You are right! Even if the company is closed or the software is too old, the copyright laws still apply. Of course the copyright time window differs from country to country, for example, in India it's Life + 60 years but in the United States it's Life + 70 years, see http://en.wikipedia.org/wiki/List_of_countries%27_copyright_length

Also, another important factor, is that everybody forgets and nobody cares. Its absolutely possible that they may give you the code (free or with some price) even if the company is closed or the product is obsolete.

Suraj Chandran
+1  A: 

The typical situation that does happen, is the person with copyright over the said product can decide to sell or keep the item. Though in my experience, the old source code is typically archived or is lost because its no longer can be sold.

Though there has been number of cases that the Publisher will not keep the source code but instead keep the copyright of the name of the product. Then they may at a later date sell the name and brand of the product to a development team to product a newer version. Though very rarely unless the original development team is kept the source code becomes obsolete within 1-2 months without continued work fall into non exsistance.

Chad
+3  A: 

The people who have the power in this situation - the owner, some random lawyer somewhere, they probably don't care or would even know what you're talking about when it comes to something like a random tool. But for bigger projects, it's probably stickier.

For example, let's say Microsoft goes under tomorrow. You "steal" the code for some tool used to compile programs quickly on 64-bit machines. Nobody will care.
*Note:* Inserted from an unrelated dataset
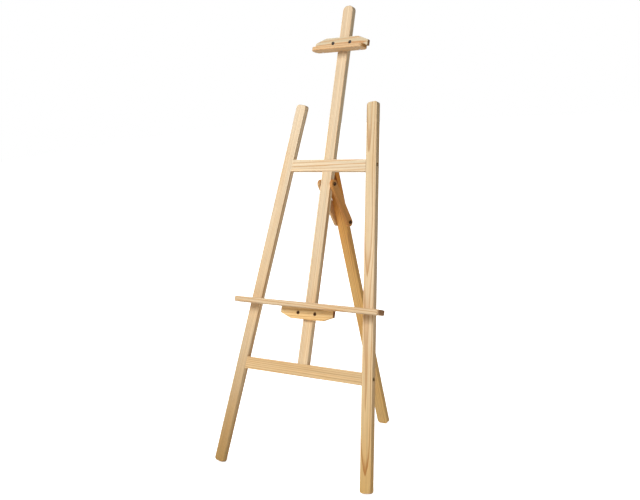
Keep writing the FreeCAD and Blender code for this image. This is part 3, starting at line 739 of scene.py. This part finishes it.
MIDDLE = (0.0, 0.0, 0.75)
UPPER_MIDDLE = (0.0, 0.0, 0.9)
soft_light("key", (-1.2, -2.55, 3.6), UPPER_MIDDLE, size=1.8, power=134.0, colour=(0.98, 1.0, 1.05))
soft_light("fill", (3.0, -2.5, 1.6), MIDDLE, size=2.0, power=12.0, colour=(1.0, 0.94, 0.85))
soft_light("back", (-1.0, 3.2, 1.4), MIDDLE, size=2.0, power=30.0, colour=WHITE)

ROOM_LIGHT = 0.30
ROOM_SHOWN = 1.0

world = bpy.data.worlds.new("studio")
world.use_nodes = True
bpy.context.scene.world = world
room = world.node_tree
shown = lay(room, "ShaderNodeBackground", {"Color": (*WHITE, 1.0), "Strength": ROOM_SHOWN})
lit = room.nodes["Background"]
lit.inputs["Color"].default_value = (*WHITE, 1.0)
lit.inputs["Strength"].default_value = ROOM_LIGHT
looked_at = lay(room, "ShaderNodeLightPath").outputs["Is Camera Ray"]
choice = lay(room, "ShaderNodeMixShader", {0: looked_at, 1: lit.outputs[0], 2: shown.outputs[0]})
room.links.new(choice.outputs[0], room.nodes["World Output"].inputs["Surface"])
bpy.context.scene.view_settings.view_transform = "Standard"

# ---------------------------------------------------------------------------------------------------------
# Camera: a long lens at the front right of the easel and a little above its middle.
# It is turned slightly about its own line of sight.
# ---------------------------------------------------------------------------------------------------------

AZIMUTH = math.radians(38.5)
ELEVATION = math.radians(10.84)
ROLL = math.radians(5.22)
DISTANCE = 3.457
LENS = 59.85
AIM = Vector((0.008, -0.018, 0.691))

level = math.cos(ELEVATION)
away = Vector((math.sin(AZIMUTH) * level, -math.cos(AZIMUTH) * level, math.sin(ELEVATION)))
facing = (-away).to_track_quat("-Z", "Y")
camera = bpy.data.objects.new("camera", bpy.data.cameras.new("camera"))
camera.data.lens = LENS
camera.location = AIM + away * DISTANCE
camera.rotation_mode = "QUATERNION"
camera.rotation_quaternion = facing @ Matrix.Rotation(-ROLL, 4, "Z").to_quaternion()
bpy.context.scene.collection.objects.link(camera)
bpy.context.scene.camera = camera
But if you happened to save the codebase to Microsoft Word and then re-released it as Dan's Word... well I think that'd raise a few eyebrows.

I worked at a smaller web 2.0ish company that has since gone under. All of the devs have a copy of the source code and the database schema, even though they probably shouldn't. And nobody cares.

bpapa
This is seems to be the best answer as far as "first hand" experience goes, so I'm going to mark it as correct so SO won't bug me...and I've got a perfect 100% accept rate.
Dan
This is really good to know. Thanks for sharing!
fastcodejava
+1  A: 

You might want to go an check The Business of Software - Where do old source code go discussion.

Rachel
A: 

A company I used to work for tried selling their code on eBay. I don't think anyone bought it.

Azeem.Butt
A: 

Another option is that it lives on in Source Code Escrow this is one way a software company's customers can protect themselves from the the vendor going defunct. It was pretty popular during the dot-com boom/bust era, but I don't hear much talk about it anymore.

JohnFx
A: 

I worked for a government contractor around 15 years ago. I know that one of the stipulations in our contracts for using compilers and a few documentation support utilities (Booch diagramming for example) was that if the company were to go belly up or a number of other scenarios, that we had source code rights to the compiler so we could maintain it on our own. I've actually used similar language in some contracts for projects I've done with my own companies where I depended on a third party piece of software (not Microsoft sized companies!) giving me rights to their source if they left the project for a variety of reasons if there was no reasonable substitute in the open marketplace or they performed for-hire programming or extensive customization of their products.

I think beyond that the chances of actually recovering the source code would only be through developers personal copies of code or perhaps the founders keeping piles of old servers in their garages. Again - not talking about mega corporations here.